– Нашел время игрульками заниматься. Парубок – это тебе не опытный казак.
– Парубок! – фыркал Туча. – Да ему через год-другой на службу идти.
– Что я и говорю! А через тебя он может и не пойти на службу, волк ему сухожилия порвал. А если неправильно срастется? Кому нужен хромой казак?!
У Семена екнуло сердце: как так – хромой? Да он может хоть сейчас… Юноша попробовал выпрямиться, но от этого неловкого движения в голове у него полыхнуло, и он опять потерял сознание.
Пришел в себя Семен от незнакомого голоса, какого-то гундосого, с непривычным акцентом.
– Вижу, что он потерял много крови… Вижу, что волк порвал ему ногу… Молодой человек, если вы мне не верите, зачем своего друга ко мне привезли?.. И что это за охота такая, на которой охотников рвут волки?.. Не надо меня торопить. Медицина спешки не любит…
В это время Семен услышал надрывный крик матери:
– Семушка!
И гундосый возмущенно заговорил:
– Кто пустил сюда эту женщину? Почему она кричит, как на похоронах – здесь никто не умер! От того, что вы будете кричать, у мальчика не заживет нога, пока я ее не зашью… Выведите женщину, она мне мешает.
Над ним склонилось черноволосое мужское лицо с большим носом и печальными карими глазами.

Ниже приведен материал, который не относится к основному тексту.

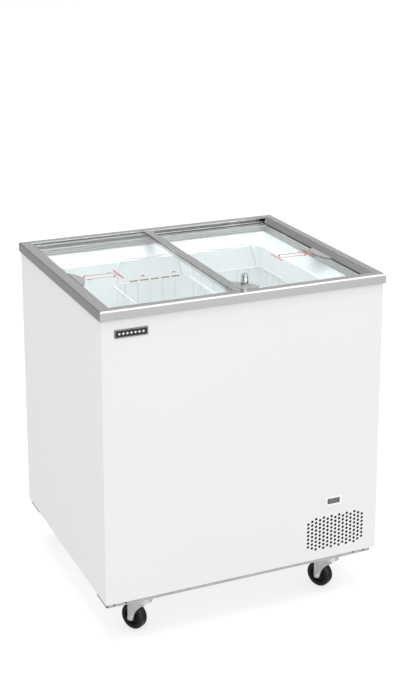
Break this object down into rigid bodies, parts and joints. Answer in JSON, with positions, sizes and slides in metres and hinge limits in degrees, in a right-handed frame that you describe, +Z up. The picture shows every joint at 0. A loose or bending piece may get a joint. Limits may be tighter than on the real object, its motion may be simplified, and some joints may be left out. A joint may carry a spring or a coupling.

– Молодой человек, вы меня слышите?
Семену показалось, что он говорит нормально, но мужчина приблизил свое ухо к его рту.
– Слышу!
Теперь он вспомнил: это был беглый врач. По крайней мере, станичники называли его беглым, но никто толком не знал, откуда он взялся, и от кого убегал.
Как бы то ни было, казаки приняли его уже потому, что он мог от кого-то убегать, и при этом никого ни о чем не просил, не жаловался. И денег при нем было совсем немного. Ровно столько, чтобы на два месяца снять квартиру в летней кухне вдовы-казачки Арины Кухаренко, да покупать у нее хлеб и молоко.

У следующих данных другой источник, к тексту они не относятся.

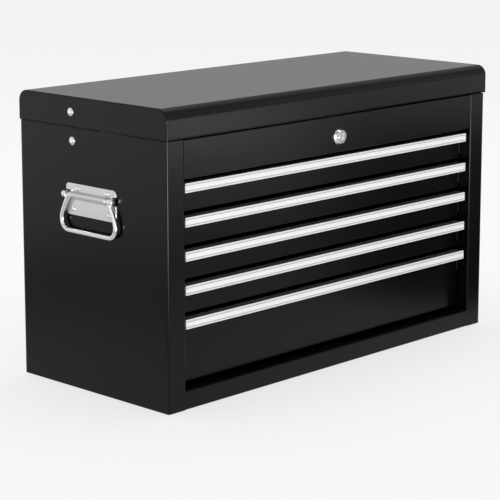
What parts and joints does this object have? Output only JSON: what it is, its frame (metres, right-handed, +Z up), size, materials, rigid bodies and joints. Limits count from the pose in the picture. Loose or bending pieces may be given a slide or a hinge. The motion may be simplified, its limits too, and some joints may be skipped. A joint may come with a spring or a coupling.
{
  "type": "five-drawer tool chest",
  "caption": "Sheet-steel top tool chest with a hinged lid over a till, full-width drawers with bright grips, a cam lock and folding side handles.",
  "frame": {"origin": "middle of the case's footprint, on the surface that it stands on", "axes": "+X along the width to the right seen from the front, -Y out of the drawer fronts, +Z up"},
  "size_m": [0.62, 0.2742, 0.363],
  "materials": {
    "black_paint": "gloss black powder coat",
    "bright_aluminium": "bright anodised extrusion",
    "zinc_plate": "bright zinc plating",
    "chrome": "polished chrome plating",
    "rivet_steel": "plated rivets",
    "bare_steel": "zinc-plated sheet steel"
  },
  "bodies": {
    "case": {"case_left_side": "black_paint", "case_right_side": "black_paint", "case_back_panel": "black_paint", "case_floor": "black_paint", "front_bottom_rail": "black_paint", "lock_panel": "black_paint", "till_floor": "black_paint", "left_inner_liner": "black_paint", "right_inner_liner": "black_paint", "left_drawer_rails": "bare_steel", "right_drawer_rails": "bare_steel", "hinge_case_leaf": "black_paint", "hinge_pin": "bare_steel", "left_handle_plate": "zinc_plate", "right_handle_plate": "zinc_plate", "left_handle_rivets": "chrome", "right_handle_rivets": "chrome", "stay_case_rivets": "rivet_steel", "lock_housing": "chrome", "lock_nut": "bare_steel"},
    "lid": {"lid_cover": "black_paint", "lid_left_end": "black_paint", "lid_right_end": "black_paint", "lid_strike": "bare_steel", "hinge_lid_leaf": "black_paint", "stay_lid_rivets": "rivet_steel"},
    "left_bail": {"left_bail": "chrome"},
    "right_bail": {"right_bail": "chrome"},
    "lock_plug": {"lock_plug": "chrome", "lock_cam": "bare_steel", "cam_screw": "bare_steel"},
    "left_case_link": {"left_stay_case_link": "bare_steel"},
    "left_lid_link": {"left_stay_lid_link": "bare_steel", "left_stay_elbow_rivet": "bare_steel"},
    "right_case_link": {"right_stay_case_link": "bare_steel"},
    "right_lid_link": {"right_stay_lid_link": "bare_steel", "right_stay_elbow_rivet": "bare_steel"},
    "drawer_1": {"drawer_1_tray": "black_paint", "drawer_1_pull": "bright_aluminium", "drawer_1_rails": "bare_steel"},
    "drawer_2": {"drawer_2_tray": "black_paint", "drawer_2_pull": "bright_aluminium", "drawer_2_rails": "bare_steel"},
    "drawer_3": {"drawer_3_tray": "black_paint", "drawer_3_pull": "bright_aluminium", "drawer_3_rails": "bare_steel"},
    "drawer_4": {"drawer_4_tray": "black_paint", "drawer_4_pull": "bright_aluminium", "drawer_4_rails": "bare_steel"},
    "drawer_5": {"drawer_5_tray": "black_paint", "drawer_5_pull": "bright_aluminium", "drawer_5_rails": "bare_steel"}
  },
  "joints": [
    {"name": "lid_hinge", "type": "hinge", "parent": "case", "child": "lid", "pos_m": [0, 0.1346, 0.3255], "axis": [-1, 0, 0], "range_deg": [0, 95]},
    {"name": "drawer_1_slide", "type": "slide", "parent": "case", "child": "drawer_1", "axis": [0, -1, 0], "range_m": [0, 0.17]},
    {"name": "drawer_2_slide", "type": "slide", "parent": "case", "child": "drawer_2", "axis": [0, -1, 0], "range_m": [0, 0.17]},
    {"name": "drawer_3_slide", "type": "slide", "parent": "case", "child": "drawer_3", "axis": [0, -1, 0], "range_m": [0, 0.17]},
    {"name": "drawer_4_slide", "type": "slide", "parent": "case", "child": "drawer_4", "axis": [0, -1, 0], "range_m": [0, 0.17]},
    {"name": "drawer_5_slide", "type": "slide", "parent": "case", "child": "drawer_5", "axis": [0, -1, 0], "range_m": [0, 0.17]},
    {"name": "left_bail_pivot", "type": "hinge", "parent": "case", "child": "left_bail", "pos_m": [-0.3055, 0, 0.2436], "axis": [0, 1, 0], "range_deg": [0, 90]},
    {"name": "right_bail_pivot", "type": "hinge", "parent": "case", "child": "right_bail", "pos_m": [0.3055, 0, 0.2436], "axis": [0, -1, 0], "range_deg": [0, 90]},
    {"name": "lock_turn", "type": "hinge", "parent": "case", "child": "lock_plug", "pos_m": [0, -0.132, 0.298], "axis": [0, 1, 0], "range_deg": [0, 90]},
    {"name": "left_case_link_pivot", "type": "hinge", "parent": "case", "child": "left_case_link", "pos_m": [-0.29775, 0.034, 0.3085], "axis": [-1, 0, 0], "range_deg": [0, 126.03]},
    {"name": "right_case_link_pivot", "type": "hinge", "parent": "case", "child": "right_case_link", "pos_m": [0.29775, 0.034, 0.3085], "axis": [-1, 0, 0], "range_deg": [0, 126.03]},
    {"name": "left_lid_link_pivot", "type": "hinge", "parent": "lid", "child": "left_lid_link", "pos_m": [-0.29595, 0.034, 0.344], "axis": [1, 0, 0], "range_deg": [0, 125.3]},
    {"name": "right_lid_link_pivot", "type": "hinge", "parent": "lid", "child": "right_lid_link", "pos_m": [0.29595, 0.034, 0.344], "axis": [1, 0, 0], "range_deg": [0, 125.3]}
  ],
  "couplings": [
    {"joint": "left_case_link_pivot", "follows": "lid_hinge", "ratio": 1.3261},
    {"joint": "right_case_link_pivot", "follows": "lid_hinge", "ratio": 1.3261},
    {"joint": "left_lid_link_pivot", "follows": "lid_hinge", "ratio": 1.3184},
    {"joint": "right_lid_link_pivot", "follows": "lid_hinge", "ratio": 1.3184}
  ]
}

Конечно, его появление в станице не прошло мимо внимания атамана Павлюченко. Если Иван Федорович чего-то не сразу замечал, ему докладывали.
В этот день атамана как обычно провозил по станице тыждневный5, но когда его линейка остановилась у калитки Арины, та очень удивилась, выбежала навстречу, но атаман строго проговорил:
– Жильца своего позови.
Тот вышел.
– Паспорт есть? – спросил его атаман.
– Имеется, – ответил жилец.
Атаман повертел в руках паспорт.
– А профессия у тебя какая-то есть?
– Есть. Я врач, окончил медицинский институт. Вот мой диплом.
– Оч-чень хорошо, – проговорил атаман, возвращая новоприбывшему его документы.
А через некоторое время ко двору вдовы Кухаренко станичники протоптали такую тропу…
Врача все звали Ёсичем. Из-за отчества Иосифович.
Даже атаман с некоторых пор относился к Ёсичу с уважением и всячески защищал от предположений своих помощников:
– А что, если он беглый каторжник?
– Непохоже.
– А что, если он какой-нибудь революционер?
– Непохоже.
Но жизнь не стоит на месте, и казаки болеют так же, как и остальные люди. В общем, всего за те четыре месяца, что жил Ёсич в станице, показал он себя врачом умелым и знающим. И готов был в любое время дня и ночи идти или ехать к больному и лечить его своими немногими средствами. Правда, на будущее атаман заказал в Екатеринодаре кое-какие лекарства, которые его помощник и привез по списку Ёсича.
Летом врач успел походить по окрестностям станицы, выискивая какие-то травы, на которые большинство станичников и внимания не обращало, попирало ногами, как сорняк, росший по обочинам дорог…
Нет, конечно, не все травы. Кое-что и казаки знали. Ну, там зверобой или чабрец, кто не знал. Или колючий алоэ, который рос в горшках у многих казачек. Но так много обо всех прочих травах, пожалуй, не знал никто.
До сих пор в станице врача не было. То есть имелся фельдшер из служивых, которого трезвым никогда и не видели, было несколько женщин, и в их числе Зоя Григорьевна Гречко, которые некоторые болезни могли лечить, ну, там, простуду или кашель, но чтобы шить ногу, да еще и обычной иголкой с суровой ниткой… Такое, пожалуй, никто бы не смог. Даже единственный в Млынке костоправ по кличке Хмара.
На самом деле врача, и так было написано в его паспорте, звали Мордухай, но станичники считали, что такое имя оскорбляет хорошего человека. А его фамилия – Гершензон – вообще трудно запоминалась.